**WHAT IS REQUIRED:**
Take the material and output all of it exactly.

☆ ☆ ☆

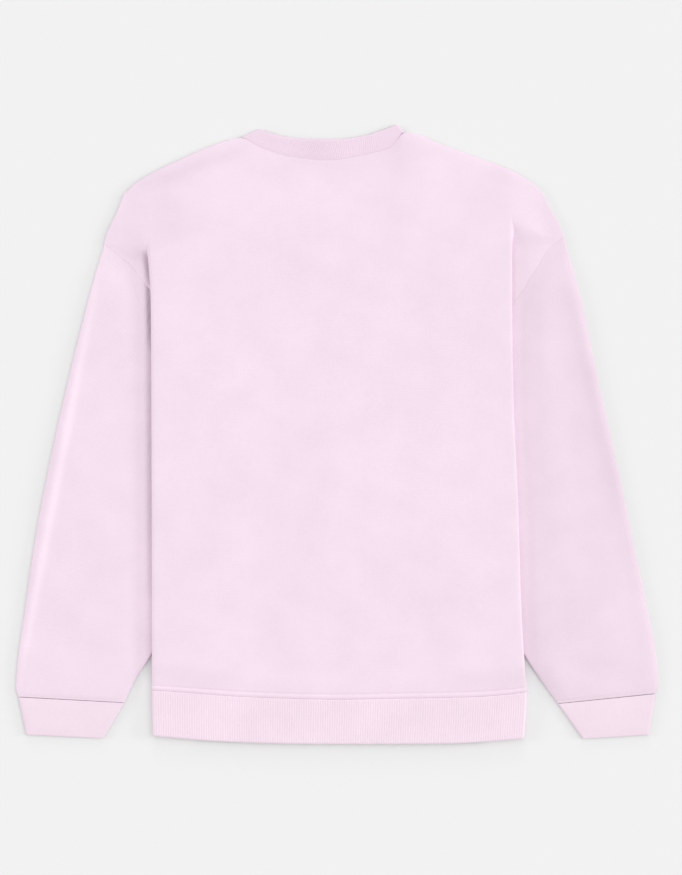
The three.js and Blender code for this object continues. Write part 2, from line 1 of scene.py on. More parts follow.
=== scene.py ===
import bpy
import numpy as np
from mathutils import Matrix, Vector


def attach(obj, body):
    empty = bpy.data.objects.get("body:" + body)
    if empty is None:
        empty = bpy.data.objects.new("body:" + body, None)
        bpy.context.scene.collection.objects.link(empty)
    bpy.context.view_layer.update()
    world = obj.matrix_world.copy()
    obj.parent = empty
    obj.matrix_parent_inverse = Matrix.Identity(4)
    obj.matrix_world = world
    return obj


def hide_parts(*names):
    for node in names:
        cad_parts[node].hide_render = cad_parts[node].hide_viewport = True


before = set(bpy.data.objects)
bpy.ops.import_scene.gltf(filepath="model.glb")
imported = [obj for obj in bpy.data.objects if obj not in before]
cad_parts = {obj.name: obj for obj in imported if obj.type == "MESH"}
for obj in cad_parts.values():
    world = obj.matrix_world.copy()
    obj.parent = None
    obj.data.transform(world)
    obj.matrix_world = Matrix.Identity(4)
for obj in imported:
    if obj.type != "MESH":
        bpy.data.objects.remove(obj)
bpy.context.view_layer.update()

# The sweatshirt lies on its front, back up, in the frame of the CAD model.
# Shapes are worked out in millimetres and become metres when a mesh is made.
MM = 0.001

# Cloth, as in the CAD model
WALL = 1.6
GAP = 0.3
PITCH = WALL + GAP
FAR = (PITCH + WALL) / 2  # from the middle of a pair of layers to its outer faces
NEAR = (PITCH - WALL) / 2  # from there to its inner faces
FLOOR_LEVEL = FAR
ROUNDING = 1.3  # from a layer's edge to where it has its whole thickness
DEEP, SHALLOW = 0.6, 0.28  # how much thinner it is at a free edge, and at a flat seam
FAINT = 0.12  # the same at the neck's and the cuffs' seams, which hardly show
SEAM = 0.03  # from a seam's line to the piece sewn on below it
NOT_NEAR = 1e3  # the distance noted where no edge is near

# Body
SHOULDER_BEND_Y = 272.6
CROWN_END_Y = 150
HEM_SAG_START_Y = -150
HEM_SEAM_ROW = -290
HEM_BOTTOM_ROW = -344
NECK_LEFT, NECK_RIGHT = -109.1, 76.5
NECK_LEFT_Y, NECK_RIGHT_Y = 336.3, 342.5
NECK_FRONT_DROP = 86
NECK_MIDDLE = (NECK_LEFT + NECK_RIGHT) / 2
NECK_HALF = (NECK_RIGHT - NECK_LEFT) / 2
COLLAR_WIDTH = 22
COLLAR_INSET = 2.2

# Folds over the sleeves
FOLD_HEIGHT = 4 * PITCH
FOLD_FIRST_FLAP = 0.8
FLAP_AT_HEM = 42
LEAST_ROLL = 0.02
RAMP_HOLD = 9
RAMP_RUN = 62
HEM_DROP_START_Y = -258
HEM_DROP_END_Y = -288

# Ribs and stitches
RIB_PITCH = 2.7
STITCH_ABOVE_HEM = 5.8
STITCH_ABOVE_CUFF = 3.4
STITCH_PITCH = 3.2
STITCH_LENGTH = 2.5
STITCH_RADIUS = 0.3

# Tables of (y, x) or (x, y) along the edges
FOLD_EDGE = {
    "left": [(230, -215.8), (186, -213.6), (152, -211.3), (38, -210.7), (-75, -210.4),
             (-189, -210.2), (-268, -210.2), (-291, -210.2), (-344, -209)],
    "right": [(230, 198.8), (186, 198.8), (152, 198.8), (38, 200.5), (-75, 205.6),
              (-189, 209), (-268, 213.6), (-291, 215.6), (-344, 212.4)],
}
TOP_LINE = [
    (-242, 272.6), (-227, 286.3), (-203, 300), (-174, 313.5), (-142, 327.2), (-109.1, 336.3),
    (-87.5, 326), (-52, 315.5), (-11, 311.3), (30, 317.5), (62, 326.5), (76.5, 342.5),
    (90, 340.6), (117, 329.4), (162, 313), (194, 301), (220, 286.3), (234, 272.6),
]
NECK_EDGE = [(-86, 345.6), (-67, 339.4), (-38, 335.4), (0, 334.9), (28, 338), (52, 345.4),
             (67, 350.7)]
HEM_SEAM = [(-213, -290.6), (-191, -292), (-164, -294), (-110, -298), (-55, -300.2),
            (0, -301.3), (54, -300.4), (122, -299.3), (163, -298), (190, -295.9),
            (215.6, -292.6)]
HEM_BOTTOM = [(-213, -342.8), (-191, -344.4), (-164, -347), (-110, -350), (-55, -351.6),
              (0, -351.9), (54, -351.9), (122, -351.6), (163, -349.7), (190, -347.6),
              (215.6, -345)]
# How much of the folds' height the body has near the shoulders before they start (y, share)
SHOULDER_SWELL = [(150, 1), (188, 1.1), (200, 1.1), (215, 1.02), (235, 0.8), (255, 0.5),
                  (264, 0.33), (270, 0.14), (272.6, 0)]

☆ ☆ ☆

**RESULT:**
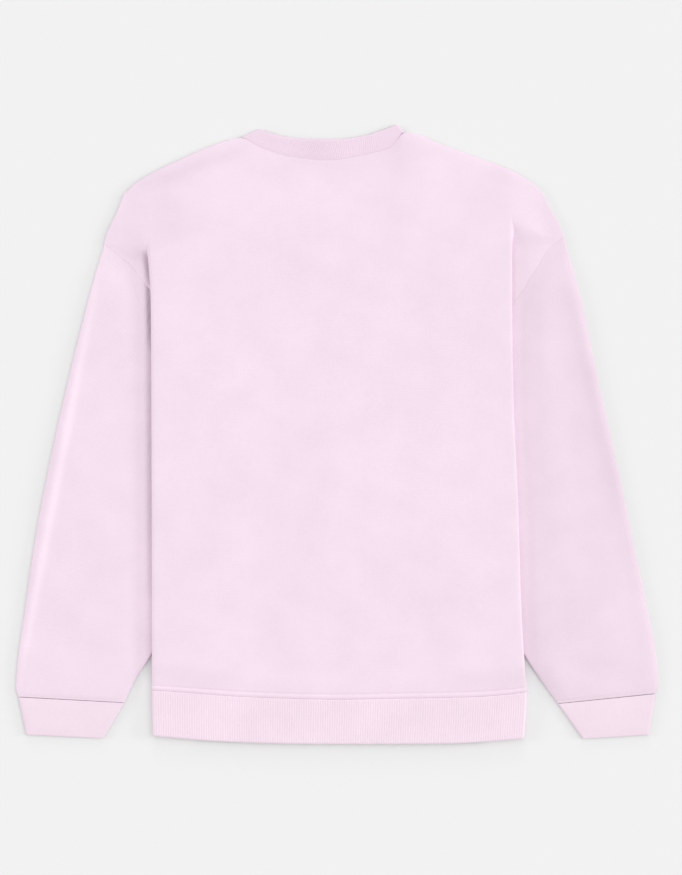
The three.js and Blender code for this object continues. Write part 2, from line 1 of scene.py on. More parts follow.
=== scene.py ===
import bpy
import numpy as np
from mathutils import Matrix, Vector


def attach(obj, body):
    empty = bpy.data.objects.get("body:" + body)
    if empty is None:
        empty = bpy.data.objects.new("body:" + body, None)
        bpy.context.scene.collection.objects.link(empty)
    bpy.context.view_layer.update()
    world = obj.matrix_world.copy()
    obj.parent = empty
    obj.matrix_parent_inverse = Matrix.Identity(4)
    obj.matrix_world = world
    return obj


def hide_parts(*names):
    for node in names:
        cad_parts[node].hide_render = cad_parts[node].hide_viewport = True


before = set(bpy.data.objects)
bpy.ops.import_scene.gltf(filepath="model.glb")
imported = [obj for obj in bpy.data.objects if obj not in before]
cad_parts = {obj.name: obj for obj in imported if obj.type == "MESH"}
for obj in cad_parts.values():
    world = obj.matrix_world.copy()
    obj.parent = None
    obj.data.transform(world)
    obj.matrix_world = Matrix.Identity(4)
for obj in imported:
    if obj.type != "MESH":
        bpy.data.objects.remove(obj)
bpy.context.view_layer.update()

# The sweatshirt lies on its front, back up, in the frame of the CAD model.
# Shapes are worked out in millimetres and become metres when a mesh is made.
MM = 0.001

# Cloth, as in the CAD model
WALL = 1.6
GAP = 0.3
PITCH = WALL + GAP
FAR = (PITCH + WALL) / 2  # from the middle of a pair of layers to its outer faces
NEAR = (PITCH - WALL) / 2  # from there to its inner faces
FLOOR_LEVEL = FAR
ROUNDING = 1.3  # from a layer's edge to where it has its whole thickness
DEEP, SHALLOW = 0.6, 0.28  # how much thinner it is at a free edge, and at a flat seam
FAINT = 0.12  # the same at the neck's and the cuffs' seams, which hardly show
SEAM = 0.03  # from a seam's line to the piece sewn on below it
NOT_NEAR = 1e3  # the distance noted where no edge is near

# Body
SHOULDER_BEND_Y = 272.6
CROWN_END_Y = 150
HEM_SAG_START_Y = -150
HEM_SEAM_ROW = -290
HEM_BOTTOM_ROW = -344
NECK_LEFT, NECK_RIGHT = -109.1, 76.5
NECK_LEFT_Y, NECK_RIGHT_Y = 336.3, 342.5
NECK_FRONT_DROP = 86
NECK_MIDDLE = (NECK_LEFT + NECK_RIGHT) / 2
NECK_HALF = (NECK_RIGHT - NECK_LEFT) / 2
COLLAR_WIDTH = 22
COLLAR_INSET = 2.2

# Folds over the sleeves
FOLD_HEIGHT = 4 * PITCH
FOLD_FIRST_FLAP = 0.8
FLAP_AT_HEM = 42
LEAST_ROLL = 0.02
RAMP_HOLD = 9
RAMP_RUN = 62
HEM_DROP_START_Y = -258
HEM_DROP_END_Y = -288

# Ribs and stitches
RIB_PITCH = 2.7
STITCH_ABOVE_HEM = 5.8
STITCH_ABOVE_CUFF = 3.4
STITCH_PITCH = 3.2
STITCH_LENGTH = 2.5
STITCH_RADIUS = 0.3

# Tables of (y, x) or (x, y) along the edges
FOLD_EDGE = {
    "left": [(230, -215.8), (186, -213.6), (152, -211.3), (38, -210.7), (-75, -210.4),
             (-189, -210.2), (-268, -210.2), (-291, -210.2), (-344, -209)],
    "right": [(230, 198.8), (186, 198.8), (152, 198.8), (38, 200.5), (-75, 205.6),
              (-189, 209), (-268, 213.6), (-291, 215.6), (-344, 212.4)],
}
TOP_LINE = [
    (-242, 272.6), (-227, 286.3), (-203, 300), (-174, 313.5), (-142, 327.2), (-109.1, 336.3),
    (-87.5, 326), (-52, 315.5), (-11, 311.3), (30, 317.5), (62, 326.5), (76.5, 342.5),
    (90, 340.6), (117, 329.4), (162, 313), (194, 301), (220, 286.3), (234, 272.6),
]
NECK_EDGE = [(-86, 345.6), (-67, 339.4), (-38, 335.4), (0, 334.9), (28, 338), (52, 345.4),
             (67, 350.7)]
HEM_SEAM = [(-213, -290.6), (-191, -292), (-164, -294), (-110, -298), (-55, -300.2),
            (0, -301.3), (54, -300.4), (122, -299.3), (163, -298), (190, -295.9),
            (215.6, -292.6)]
HEM_BOTTOM = [(-213, -342.8), (-191, -344.4), (-164, -347), (-110, -350), (-55, -351.6),
              (0, -351.9), (54, -351.9), (122, -351.6), (163, -349.7), (190, -347.6),
              (215.6, -345)]
# How much of the folds' height the body has near the shoulders before they start (y, share)
SHOULDER_SWELL = [(150, 1), (188, 1.1), (200, 1.1), (215, 1.02), (235, 0.8), (255, 0.5),
                  (264, 0.33), (270, 0.14), (272.6, 0)]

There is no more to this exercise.